Will government censorship end in a decade?
Executive Chairman at Google Eric Schmidt has recently predicted that government censorship is something that will be eliminated in a decade's time.
During a lecture at John Hopkins University in Baltimore, Maryland, Schmidt said that the use of encryption may be the answer to government surveillance, where the location, content and destination of traffic will be so encrypted that it won't be detectable to a government censor.
When talking about encryption, Schmidt recognised that it will always be a cat-and-mouse: "First they try to block you; second, they try to infiltrate you; and third, you win. I really think that's how it works. Because the power is shifted." However, he predicts that the censors will eventually lose as they will be unable to control or stop the increasingly long and complex encryption keys.

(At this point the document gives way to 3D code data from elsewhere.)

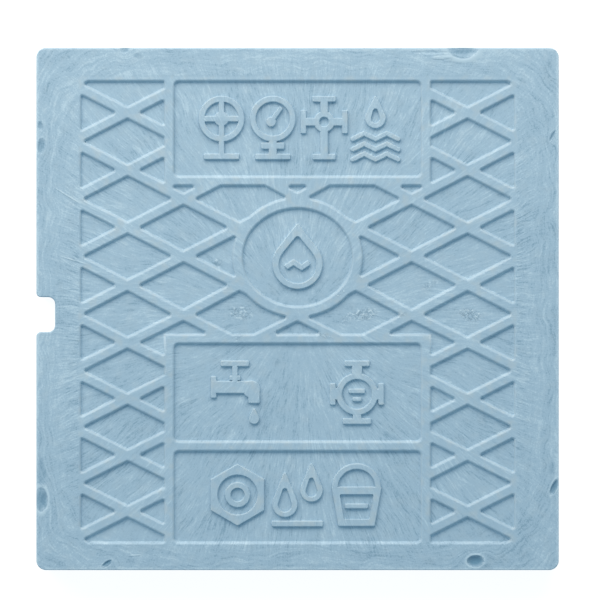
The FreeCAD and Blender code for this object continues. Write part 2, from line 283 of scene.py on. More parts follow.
class Board:
    """The node tree of a material or of the world, and the ways to add to it."""

    def __init__(self, owner: bpy.types.Material | bpy.types.World) -> None:
        """Empty the owner's tree.

        Args:
            owner: The material or the world.
        """
        self.owner = owner
        owner.use_nodes = True
        self.tree = owner.node_tree
        self.tree.nodes.clear()

    def node(
        self,
        kind: str,
        settings: dict[str, object] | None = None,
        inputs: dict[str | int, object] | None = None,
        output: str | int = 0,
    ) -> Wire:
        """Add a node, make its settings, and then feed its sockets.

        Args:
            kind: The node's type.
            settings: Its properties, set before the sockets.
            inputs: Values or wires, by a socket's name or number.
            output: The output that is wanted.

        Returns:
            A wire from that output.
        """
        made = self.tree.nodes.new(kind)
        for prop, setting in (settings or {}).items():
            setattr(made, prop, setting)
        for key, feed in (inputs or {}).items():
            if isinstance(feed, Wire):
                self.tree.links.new(feed.socket, made.inputs[key])
            else:
                made.inputs[key].default_value = feed
        socket = made.outputs[output] if len(made.outputs) else None
        return Wire(self, socket)

    def maths(self, operation: str, *values: Value) -> Wire:
        """Add a Math node.

        Args:
            operation: What the node works out.
            values: Its inputs, in order.

        Returns:
            The result.
        """
        feeds = dict(enumerate(values))
        return self.node("ShaderNodeMath", {"operation": operation}, feeds)

    def smooth_step(self, value: Wire, none: float, full: float) -> Wire:
        """Go smoothly from 0 at one value to 1 at another, which may be the lower one.

        Args:
            value: What is looked at.
            none: Where the mask is 0.
            full: Where it is 1.

        Returns:
            The mask.
        """
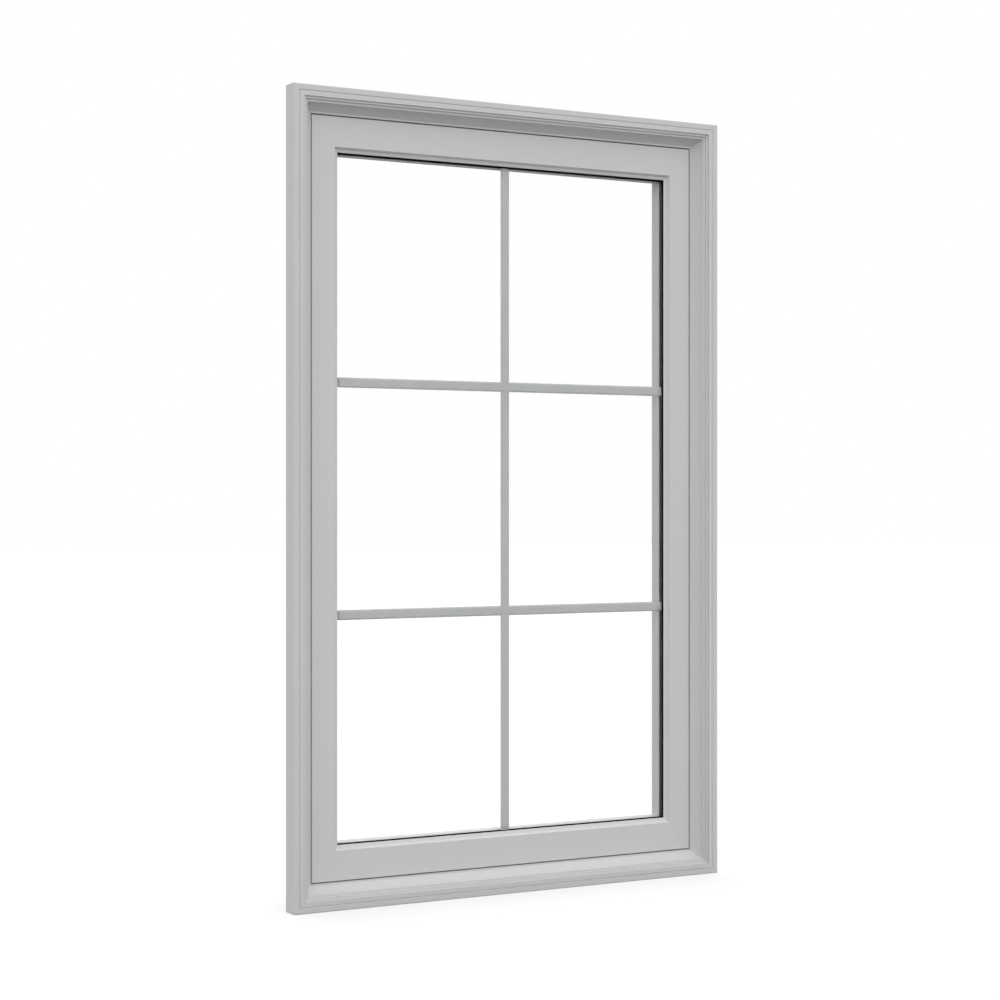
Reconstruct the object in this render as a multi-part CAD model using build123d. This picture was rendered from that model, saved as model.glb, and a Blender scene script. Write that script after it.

Schmidt's fight against interest censorship
At present, countries such as China, North Korea and Burma offer restricted access to the internet. Schmidt has visited several countries in an attempt to loosen restrictions and promote the benefits of adopting a more open approach to the internet.
In a trip to Burma in March 2013, Schmidt urged for the government to adopt a free internet, with Google even launching www.google.com.mm with content and access to Google Apps appropriate for Burmese users.
Natalie Booth, head of search at theEword, said: "Google is dedicated to getting internet restrictions lifted in countries where government censorships block user access. From touring through countries to talking in lectures, Schmidt is hoping to spread the message that a free internet is something to be welcomed."